Look, I'll let this go after this last reply. Have you actually tried this in a cube deck? This all sounds good in theory, but if you have a bunch of cheap cantrips in your hand late in the game, what were you playing early (i.e. you are probably really behind in the game)? And if you just have a lot of those cards in your deck to where you pull them early and late, how does this deck of yours have late game anything? Aggro decks running 8+ one drops have no late game because they run 8+ one drops. Control decks generally have a much higher curve and so have very few cards like that.

So if you aren't actually running combo cards that either generate a ton of mana, untap a bunch of lands, etc, you just are not likely to be in a position on T6 or whenever where you can just slam out a 5 storm brain freeze. In an actual game, this probably isn't going to happen (or if it does, it's not doing enough and you lose anyway). These are those moments when you look to side cards out of your deck and brain freeze goes immediately. And for a second, you ask yourself why it was in your deck to begin with.

The second part of this...
it's not that a late game Brain Freeze can't win you the game. Or that you can't get some supreme value sequencing some stuff and slamming 12 cards in your yard or your opponents. I mean, it's a powerful card. These scenarios are possible. But with 360 REALLY good cards in cube. Is this truly a high pick for ANY deck that isn't trying to combo? As a control player, do you honestly want one of your 23 slots going to this card in the off chance you grap 3 brainstorms off that late game compulsive research and your opponent is down to 12 cards in his library and WHAM! What meta are we talking about where this gets picked by anybody in any deck not looking to abuse it or who isn't like "fuck me.
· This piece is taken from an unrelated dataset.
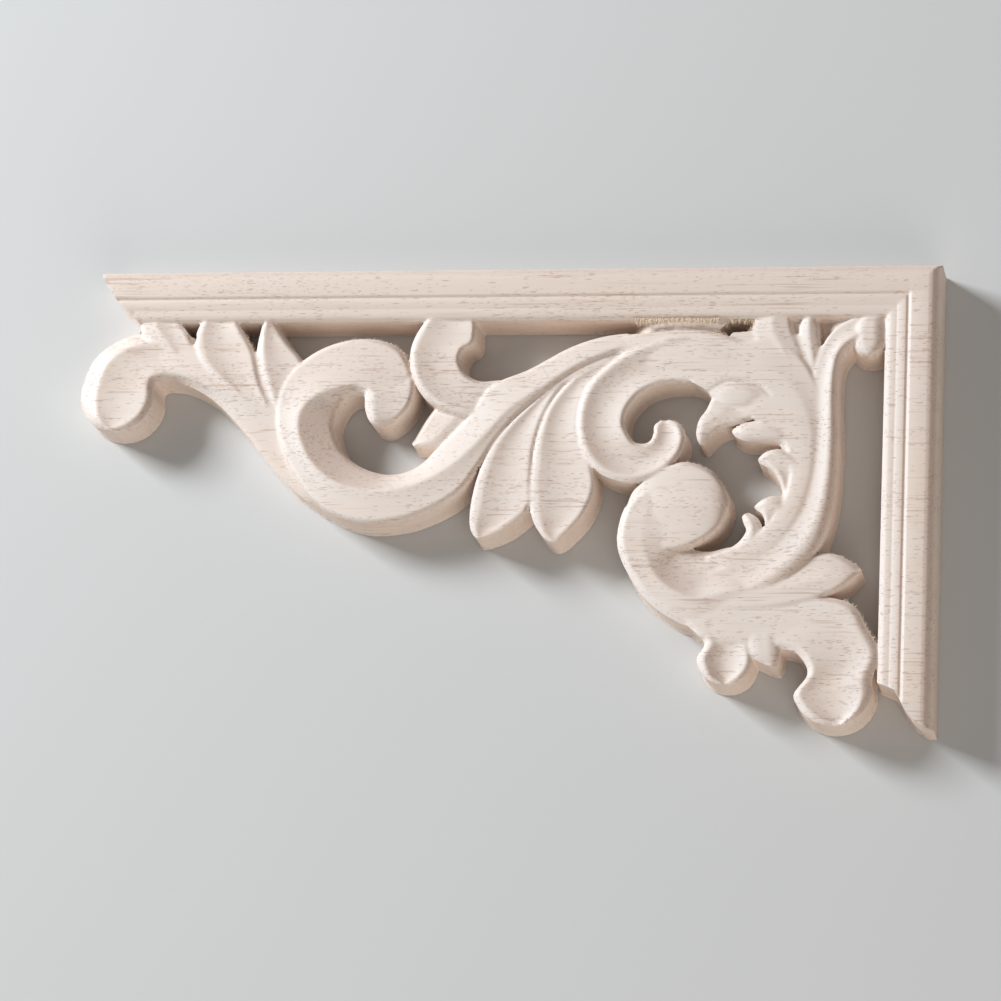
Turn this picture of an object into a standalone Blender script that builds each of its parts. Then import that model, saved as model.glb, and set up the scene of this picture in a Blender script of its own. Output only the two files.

I need a playable.... well, there's this brain freeze here... hmmm"? Value brain freeze is more ludicrous to me than value tinker (and that didn't work either).
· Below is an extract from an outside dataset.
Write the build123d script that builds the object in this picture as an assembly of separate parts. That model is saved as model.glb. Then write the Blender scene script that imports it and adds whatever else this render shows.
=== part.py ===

I'm all about experimenting and thinking outside the box. I get into really ugly arguments at MTGS to the point where I've exhausted myself over this very subject. By all means push the boundaries and it's awesome that your group does that and that a bunch of people are arguing so vigorously over running brain freeze (go search that card at MTGS... lol). But just like when I had a fly up my ass about Tallowisp and Grillo tried to talk me off that ledge (he eventually did - I never even tested it), please at least entertain the idea that you all are on the same path right now with this brain freeze idea.

Or prove me all wrong. The holy grail for me has been how do I add combo without poisoning the well with nonsense, so I'm absolutely invested in this idea working despite my fierce objections to it.
 

Grillo_Parlante

Contributor
Who might that be and where does he explicitly disagree with me? Genuinely would like to hear his opinion. But is the context of his opinion based on Vintage cube? Because again, apples and oranges here. That UB deck had two really sweet targets for reanimator and his play to try and brain freeze them into the yard was totally appropriate for the situation. I would have tried the same move. Replace Griselbrand for Kokusho or Skeletal Vampire. Still want to try and brain freeze that into your yard?

The individually that recorded the draft is Luis Scott-Vargas, he is one of the best magic players in the world, and probably the game's most beloved ambassador. You can read his bio here.

Its possible to take a set of concepts from one format, and calibrate them to another format. For example, you wouldn't just swap out griselbrand for kokusho and expect it to work. Sort of an implied premise behind overlapping a theme and sub-theme, is that you did the leg work so that they actually overlap one another.

This isn't entomb, he isn't powering the reanimator strategy only off of a thought scour clone, and it isn't what you want to build combo reanimator around--but it does have functionality as a reanimator enabler and storm kill condition.

I can agree with sigh that brain freeze is an inelegantly designed card for some drafters, and that might be a reason not to run it. However, I don't see how we can reasonably suggest that it can't fill a self-mill/mill kill condition role.